As we enter, I stutter-step. Everything looks normal, aside from the dead angel lurking in a corner of the room. I swallow, fear gripping my heart. A big spot of red is on his chest from where I'd stabbed him with his own blade.

"Willa?" Sam puts a hand on my shoulder.

When I blink, Cas remains. He can only look at me in disappointment. I know, I failed. I let Hell get to me. I lost you because of it. They lost you, too.

Mom's head turns in the direction I'm looking in. A frown comes across her face. "What do you see, sweetheart?"

"Nothing," I say too quickly.

"Eat," says Dean.

The four of us sit at the table, filling our plates and cups in silence. I can feel Cas's presence still, though my back is to him. I'm waiting for him to appear at the table and join us as though everything is fine. I'm very slow in eating my breakfast.

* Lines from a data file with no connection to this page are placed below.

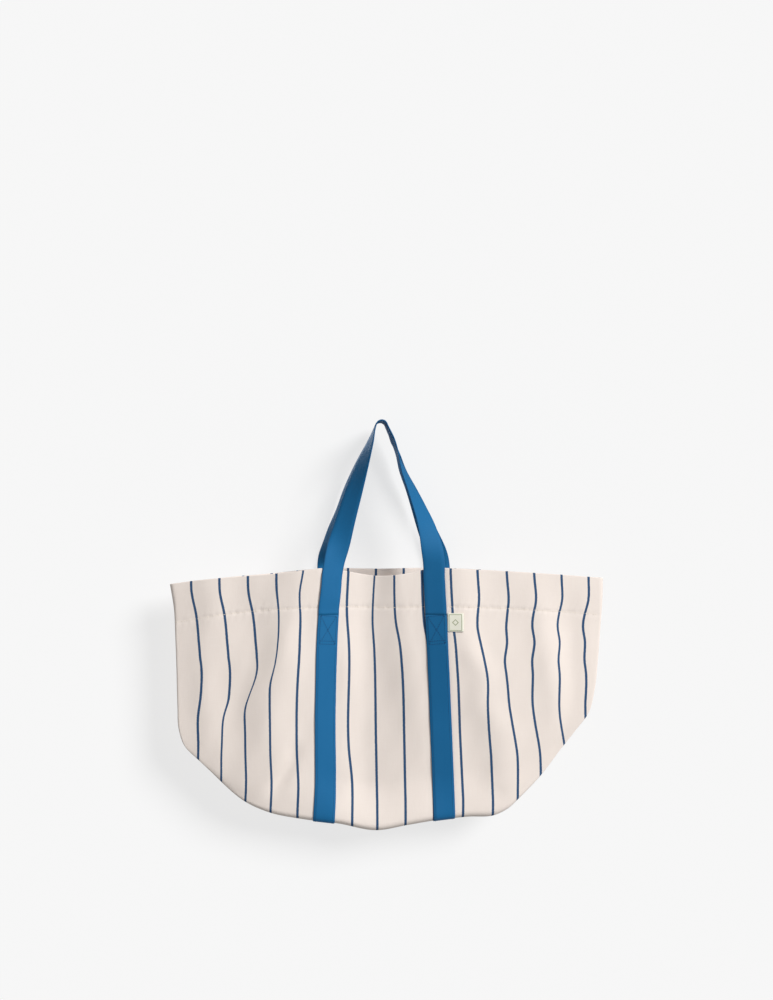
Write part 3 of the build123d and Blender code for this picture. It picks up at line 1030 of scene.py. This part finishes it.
def box_rows(side, hand):
    """The box, its cross and a doubled foot. Places are (across, down from the strap's top)."""
    runs, face, across, normal = strap_face(hand)
    half, head, foot = 0.0135, 0.003, 0.048
    lines = [
        [(-half, head), (half, head)], [(half, head), (half, foot)], [(half, foot), (-half, foot)],
        [(-half, foot), (-half, head)], [(-half, head), (half, foot)], [(half, head), (-half, foot)],
        [(-half, foot - 0.005), (half, foot - 0.005)],
    ]
    rows = []
    for line in lines:
        place, down = along(line, np.linspace(0, 1, 24)).T
        run = down if side == FRONT else runs[-1] - down
        points = at_run(run, runs, face) + at_run(run, runs, across) * place[:, None]
        rows.append((points, at_run(run, runs, normal)))
    return rows


# ---- Building the pieces ----

def finish_piece(piece, material, slot, *nodes):
    piece.data.materials.clear()
    piece.data.materials.append(material)
    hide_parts(*nodes)
    return piece


def follow_mouth(piece):
    """Bakes the piece's transform into its mesh."""
    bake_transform(piece)


def both(name):
    return [f"{side}_{name}" for side in SIDE_NAMES.values()]


follow_mouth(finish_piece(canvas_body(), CANVAS, "canvas", *both("panel"), *both("hem")))

# Straps, their long stitch rows and the boxes that anchor the handles.
for hand, hand_name in HAND_NAMES.items():
    strap = ribbon(f"{hand_name}_strap", *strap_surface(hand))
    follow_mouth(finish_piece(strap, WEBBING, "webbing", *both(f"{hand_name}_strap")))
    rows = stitches(f"{hand_name}_strap_rows", long_rows(hand), 0.0030, 0.00045)
    follow_mouth(finish_piece(rows, BLUE_THREAD, "webbing_thread", *both(f"{hand_name}_strap_stitching")))
    for side, side_name in SIDE_NAMES.items():
        box = stitches(f"{side_name}_{hand_name}_box", box_rows(side, hand), 0.0028, 0.00060)
        follow_mouth(finish_piece(box, BLUE_THREAD, "webbing_thread", f"{side_name}_{hand_name}_box_stitch"))

# Handles, each one strip of webbing from box stitch to box stitch.
for side, side_name in SIDE_NAMES.items():
    piece = finish_piece(handle(side), WEBBING, "webbing", f"{side_name}_handle_webbing")
    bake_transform(piece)

# Hem stitching, which runs on under the straps.
for side, side_name in SIDE_NAMES.items():
    x = np.linspace(-0.335, 0.350, 460)
    hem_row = stitches(f"{side_name}_hem_row", [on_shell(side, x, hem_z(x), 0.0001)], 0.0034, 0.00045)
    follow_mouth(finish_piece(hem_row, CREAM_THREAD, "canvas_thread", f"{side_name}_hem_stitching"))


def seam_strip(name, edge, shares, hand):
    """Raw seam allowance inside a side fold or a boxed corner, a little wavy."""
    places = along(edge, np.asarray(shares))
    heading = unit(np.gradient(places, axis=0))
    inward = np.stack([heading[:, 1], -heading[:, 0]], -1) * hand
    vertices, cloth = [], []
    columns = 6
    for r, (place, into) in enumerate(zip(places, inward)):
        for c in range(columns):
            reach = 0.0032 + 0.0115 * c / (columns - 1)
            x, z = place + into * reach
            wave = 0.0009 * (c / (columns - 1)) ** 2 * sin(r * 0.7 + hand)
            vertices.append((x, middle_y(x) + wave, z))
            cloth.append((x, -z, 0))
    piece = make_mesh(name, vertices, grid_faces(len(places), columns), cloth)
    add_thickness(piece, 0.0011, 0)
    return piece


for hand, hand_name in HAND_NAMES.items():
    side_edge = LEFT_EDGE if hand == LEFT else RIGHT_EDGE
    low_edge = BOTTOM_EDGE[:5] if hand == LEFT else BOTTOM_EDGE[:-6:-1]
    seam = seam_strip(f"{hand_name}_side_allowance", side_edge, np.linspace(0.22, 0.80, 40), hand)
    follow_mouth(finish_piece(seam, CANVAS, "canvas", f"{hand_name}_side_seam"))
    corner_edge = side_edge[-2:] + low_edge[1:]
    seam = seam_strip(f"{hand_name}_corner_allowance", corner_edge, np.linspace(0.05, 0.90, 30), hand)
    follow_mouth(finish_piece(seam, CANVAS, "canvas", f"{hand_name}_corner_seam"))


def woven_label():
    """Small woven tab whose left edge is caught under the right strap."""
    columns, rows = 13, 17
    left_x = float(strap_x(FRONT, RIGHT, -0.316)) + WEBBING_WIDTH / 2 - 0.0005
    a, b = np.meshgrid(np.linspace(0, 1, columns), np.linspace(0, 1, rows))
    lift = 0.0007 + 0.0022 * a ** 2 * (0.6 + 0.4 * np.sin(pi * b))
    x = (left_x + LABEL_WIDTH * a).ravel()
    z = (LABEL_TOP_Z - LABEL_HEIGHT * b).ravel()
    vertices, _ = on_shell(FRONT, x, z, lift.reshape(-1, 1))
    cloth = np.stack([LABEL_WIDTH * (a - 0.5), LABEL_HEIGHT * (0.5 - b), 0 * a], -1).reshape(-1, 3)
    piece = make_mesh("label_tab", vertices, grid_faces(rows, columns), cloth)
    add_thickness(piece, 0.0006, 0)
    return piece


follow_mouth(finish_piece(woven_label(), LABEL, "label", "woven_label"))


# ---- Stage, light and camera ----

def plane(name, corners):
    mesh = bpy.data.meshes.new(name)
    mesh.from_pydata(corners, [], [(0, 1, 2, 3)])
    thing = bpy.data.objects.new(name, mesh)
    bpy.context.scene.collection.objects.link(thing)
    return thing


def pale_material(name, colour, glow, one_sided):
    material, recipe, surface = shader(name, 1.0)
    surface.inputs["Specular IOR Level"].default_value = 0.0
    surface.inputs["Base Color"].default_value = (colour, colour, colour, 1)
    surface.inputs["Emission Color"].default_value = (1, 1, 1, 1)
    surface.inputs["Emission Strength"].default_value = glow
    if one_sided:
        tree = recipe.tree
        clear = recipe.add("ShaderNodeBsdfTransparent")
        choose = recipe.add("ShaderNodeMixShader")
        facing = recipe.add("ShaderNodeNewGeometry")
        output = [n for n in tree.nodes if n.type == "OUTPUT_MATERIAL"][0]
        tree.links.new(facing.outputs["Backfacing"], choose.inputs[0])
        tree.links.new(surface.outputs[0], choose.inputs[1])
        tree.links.new(clear.outputs[0], choose.inputs[2])
        tree.links.new(choose.outputs[0], output.inputs["Surface"])
    return material


WALL_Y = 0.058
FLOOR_Z = -1.75
wall = plane("wall", [(-4, WALL_Y, FLOOR_Z), (4, WALL_Y, FLOOR_Z), (4, WALL_Y, 3), (-4, WALL_Y, 3)])
wall.data.materials.append(pale_material("wall_paint", 0.24, 0.700, True))
wall.visible_shadow = False
wall.visible_diffuse = False
wall.visible_glossy = False
floor = plane("floor", [(-6, -6, FLOOR_Z), (6, -6, FLOOR_Z), (6, 6, FLOOR_Z), (-6, 6, FLOOR_Z)])
floor.data.materials.append(pale_material("floor_paint", 0.85, 0.0, False))
floor.visible_diffuse = False

scene = bpy.context.scene
scene.view_settings.view_transform = "Standard"


def lamp(name, kind, power, place, heading):
    data = bpy.data.lights.new(name, kind)
    data.energy = power
    thing = bpy.data.objects.new(name, data)
    thing.location = place
    thing.rotation_mode = "QUATERNION"
    thing.rotation_quaternion = heading.to_track_quat("-Z", "Y")
    scene.collection.objects.link(thing)
    return data


# The key light comes from the right and above, as in the photo; the fill lights the rear.
KEY_DIRECTION = Vector((0.62, -0.65, 0.48))
FILL_PLACE = Vector((-1.2, 2.6, 0.9))
BAG_MIDDLE = Vector((0.0, 0.0, -0.40))
lamp("key", "SUN", 3.0, (0, 0, 0), -KEY_DIRECTION).angle = radians(24)
fill = lamp("rear_fill", "AREA", 45, FILL_PLACE, BAG_MIDDLE - FILL_PLACE)
fill.shape = "SQUARE"
fill.size = 2.0
world = bpy.data.worlds.new("studio")
world.use_nodes = True
world.node_tree.nodes["Background"].inputs["Color"].default_value = (1.0, 1.0, 1.0, 1)
world.node_tree.nodes["Background"].inputs["Strength"].default_value = 0.34
scene.world = world

SENSOR_HEIGHT = 36.0        # in millimetres
FRAME_HEIGHT = 1.62         # seen at the camera's target
CAMERA_DISTANCE = 2.6
CAMERA_TARGET = Vector((0.009, 0.0, -0.118))
CAMERA_AZIMUTH = radians(-2.6)
camera_data = bpy.data.cameras.new("camera")
camera_data.sensor_fit = "VERTICAL"
camera_data.sensor_height = SENSOR_HEIGHT
camera_data.lens = SENSOR_HEIGHT * CAMERA_DISTANCE / FRAME_HEIGHT
camera_data.clip_end = 50
camera = bpy.data.objects.new("camera", camera_data)
away = Vector((sin(CAMERA_AZIMUTH), -cos(CAMERA_AZIMUTH), 0))
camera.location = CAMERA_TARGET + away * CAMERA_DISTANCE
camera.rotation_mode = "QUATERNION"
camera.rotation_quaternion = (-away).to_track_quat("-Z", "Y")
scene.collection.objects.link(camera)
scene.camera = camera
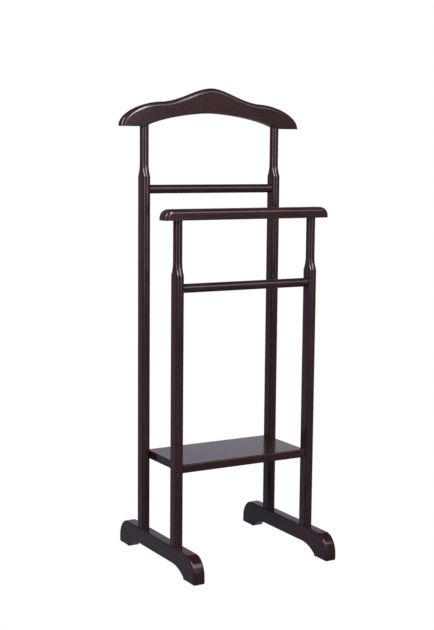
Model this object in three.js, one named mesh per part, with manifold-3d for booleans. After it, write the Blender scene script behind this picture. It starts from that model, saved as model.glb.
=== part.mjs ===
// Wooden valet stand: two arched feet, four round-edged posts with round necks, a shoulder
// yoke, a short front rail, two round trouser bars and a low shelf.
// Millimetres, +Z up, +X to the right, +Y to the back, origin on the floor under the middle.
import * as THREE from 'three';
import { mergeVertices } from 'three/addons/utils/BufferGeometryUtils.js';
import Module from 'manifold-3d';

// Post positions and how far the feet reach past them
const postSpacingAcross = 343;
const postSpacingDeep = 160;
const toeReach = 107;
const heelReach = 99;

// Feet
const footThickness = 28;
const footHeight = 58.5;
const footArchHeight = 21.7;
const footArchRadius = 83;
const footPadLength = 46.5;
const footEndLength = 37;
const footToeHeight = 14.5;
const footCornerRadius = 4;
const footEdgeRadius = 3;

// Posts
const postThickness = 20;
const postDepth = 36;
const postEdgeRadius = 9;
const neckDepth = 20;
const neckAboveBar = 58;
const flareRadius = 56;
const topTenonDiameter = 12;
const yokeTenonLength = 22;
const railTenonLength = 14;

// Trouser bars
const barDiameter = 20;
const rearBarBelowYoke = 139.3;
const frontBarBelowRail = 147.2;
const barTenonDiameter = 14;
const barTenonLength = 10;
const barTenonChamfer = 1;

// Shelf
const shelfTopHeight = 241;
const shelfThickness = 19;
const shelfFrontSetback = 10;
const shelfRearSetback = 14;
const shelfEdgeRadius = 3;

// Shoulder yoke
const yokeBaseHeight = 977.5;
const yokeHeight = 88.8;
const yokeOverhang = 62.5;
const yokeThickness = 22;
const yokeEdgeRadius = 8;
const yokeArchRise = 31.8;
const yokeArchPastPost = 1.5;

// Front top rail
const railBaseHeight = 776.7;
const railHeight = 24;
const railOverhang = 39.7;
const railThickness = 34;
const railEndRadius = 20;
const railEdgeRadius = 10;

// Foot bolts, washers and threaded inserts
const boltDiameter = 6;
const boltHeadDiameter = 10;
const boltHeadHeight = 6;
const boltSocketAcross = 5;
const boltSocketDepth = 3;
const boltTipPastInsert = 1.6;
const boltHeadSetback = 1.4;
const boltHoleDepthPastTip = 3;
const washerDiameter = 12.5;
const washerThickness = 1.6;
const washerRoom = 0.5;
const insertWall = 1.7;
const insertLength = 18;
const insertSetback = 1;

// Shelf dowels
const dowelDiameter = 6;
const dowelLength = 28;
const dowelDepthInPost = 10;
const dowelChamfer = 1;

// Clearances and the overrun of all cuts
const fitGap = 0.3;
const endGap = 1;
const overrun = 5;

// Points of the yoke's outline: shares of its half length and of its height, from the
// middle to the tip, as two curves of four points that share their middle one
const yokeTopShares = [[0, 1], [0.16, 1], [0.34, 0.648], [0.565, 0.626], [0.74, 0.607], [1, 0.356], [1, 0]];
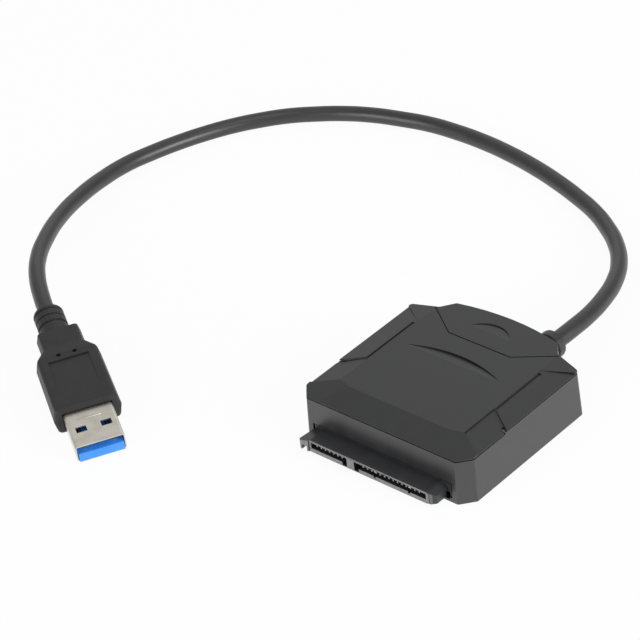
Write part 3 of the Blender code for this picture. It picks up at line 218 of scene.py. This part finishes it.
# %% [markdown]
# ## Noise, and what it drives
# All the textures here are one kind of noise, measured in the object's own metres, so that a
# grain has its real size on every piece. A ramp turns the noise into colour, a map range into a
# little more or less gloss, and a bump into relief.

# %% Helpers for noise, colour, gloss and relief
RAMP_FROM, RAMP_TO = 0.35, 0.65


def noise(tree, scale, detail, stretch=(1.0, 1.0, 1.0)):
    """Noise in the object's own coordinates, at a scale counted per metre."""
    place = tree.nodes.new("ShaderNodeTexCoord")
    squeeze = add_node(tree, "ShaderNodeMapping", Scale=stretch)
    texture = add_node(tree, "ShaderNodeTexNoise", Scale=scale, Detail=detail)
    tree.links.new(place.outputs["Object"], squeeze.inputs["Vector"])
    tree.links.new(squeeze.outputs["Vector"], texture.inputs["Vector"])
    return texture.outputs["Fac"]


def ramp(tree, value, low, high):
    """A two-colour ramp over a value."""
    node = tree.nodes.new("ShaderNodeValToRGB")
    node.color_ramp.elements[0].position = RAMP_FROM
    node.color_ramp.elements[1].position = RAMP_TO
    node.color_ramp.elements[0].color = (*low, 1.0)
    node.color_ramp.elements[1].color = (*high, 1.0)
    tree.links.new(value, node.inputs["Fac"])
    return node.outputs["Color"]


def drifting_gloss(tree, shader, value, smoothest, roughest):
    """Roughness that follows a value between two limits."""
    gloss = add_node(tree, "ShaderNodeMapRange", To_Min=smoothest, To_Max=roughest)
    tree.links.new(value, gloss.inputs["Value"])
    tree.links.new(gloss.outputs["Result"], shader.inputs["Roughness"])


def grain(tree, shader, value, strength, distance):
    """A bump on the shader from a height value."""
    bump = add_node(tree, "ShaderNodeBump", Strength=strength, Distance=distance)
    tree.links.new(value, bump.inputs["Height"])
    tree.links.new(bump.outputs["Normal"], shader.inputs["Normal"])


print("helpers ready: noise, ramp, drifting_gloss, grain")

# %% [markdown]
# ## Moulded plastic and rubber
# The box is grained black plastic with faint darker clouds where the mould's texture varies, and
# the cable and grip are smooth rubber of the same make. One function can serve them all: a broad
# noise shifts colour and gloss a little, and a fine one gives the grain as bump. What differs is
# the darkness, the gloss and the size of the grain.

# %% One function for every moulded skin
CLOUD_SCALE = 260.0
MOULD_DETAIL = 3.0
MOULD_BUMP = 0.35
MOULD_SMOOTHER, MOULD_ROUGHER = 0.05, 0.06


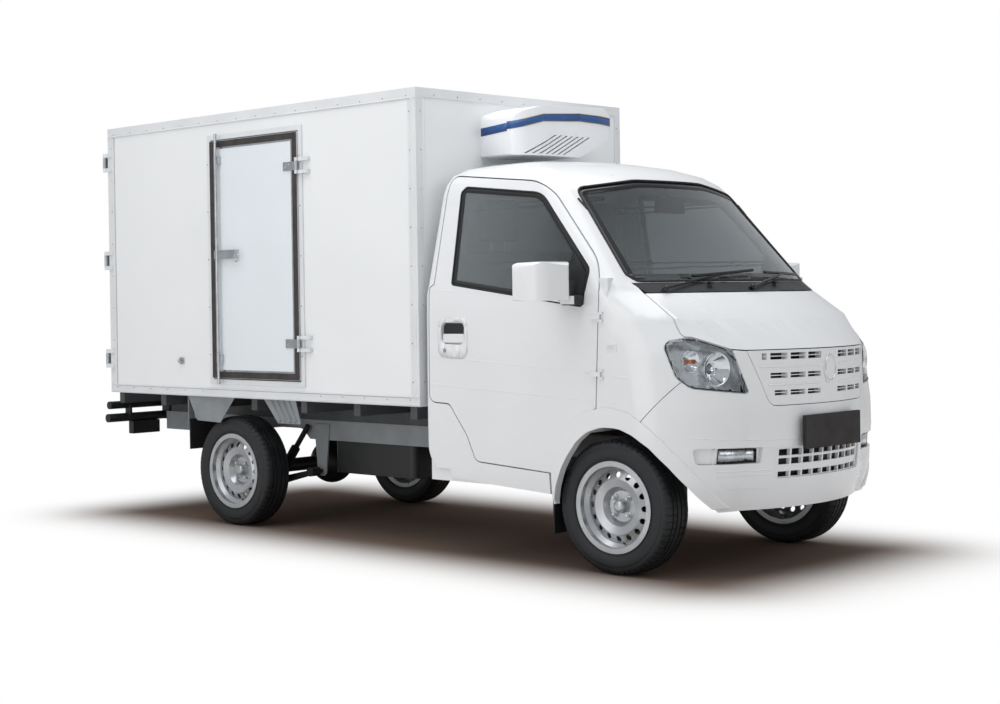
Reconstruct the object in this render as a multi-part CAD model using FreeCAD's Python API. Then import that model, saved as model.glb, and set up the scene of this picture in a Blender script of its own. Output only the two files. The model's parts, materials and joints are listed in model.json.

After some time, the silence is broken.

"There's something we need to discuss, Willa," Dean says softly.

"Dean," Mom says warningly.

"There's never going to be a good time to do this, Laura. We might as well rip the Band-Aid off now."

I look between the two of them. "What do we need to talk about?"

"It's about Cas."

"W-what about him? Y'know, thinking about it, I haven't seen him since I got out of Hell."

"Please, kid, don't put on that act."

"What act?"

Dean sighs heavily. "We've overheard your...detox conversations."

"I..." Despite all that is running through my brain, my mouth can't spit out any words. I'm honestly afraid of what I'll say first.

"It's okay to tell them," Mom insists gently. "We wanted you to be in a better state of mind before we did this."

"And you think I'm in one now?"

"Willa, please," says Sam.

I exhale. "I wanted to tell you, I just didn't know how or when. Something like that...there's never a good time to talk about it." I look at Dean. "I wanted to tell you at the hospital, but...it was still too fresh. We'd just gotten out of a bad place, and I didn't want to make things bad again."

"We didn't want to believe it, but it makes sense. Cas never showed to help when the demons got into the house, and I'm sure we were all calling on him to come lend a hand. Since he never showed, we didn't want to think..."

"We just hoped he was too deep into a lead and hadn't heard us," says Dean.

I exhale. So far, this isn't going terrible. But I'm still treading in choppy waters, to say the least. In my peripheral, Cas moves around the kitchen, eyes trained on me.

Sam reaches to grab my hand and give it a squeeze. I know, the squeeze tells me.

"If you want to part ways as strangers, I totally get it." The words tumble out. "I wouldn't want to be associated with me either."

"Willa—" Dean tries.

The sob comes out before I can stop it. "I had no idea. Sometimes I thought I saw him in Hell, but I thought the place was screwing with my head. Cas did so much for me, and I can't begin to imagine what he did for you guys. I took him from all of us. He must've felt so betrayed..."

I can't do this. I abruptly leave the kitchen table. Mom rushes after me, just grabbing my wrist. I spin, trying to shove myself from her. She holds her ground firmly, pulling me to her. I accept defeat, crying into her.

"We aren't mad at you, kid," says Dean, who sounds closer.

I peek my head out from Mom, to see Sam and Dean have also left breakfast unattended. I cringe into Mom as Dean reaches to put a hand on my shoulder. "Y-you sure about that?"

"Absolutely," Sam says, almost too quickly.

With breakfast forgotten, my family surrounds me as my guilt swallows me whole.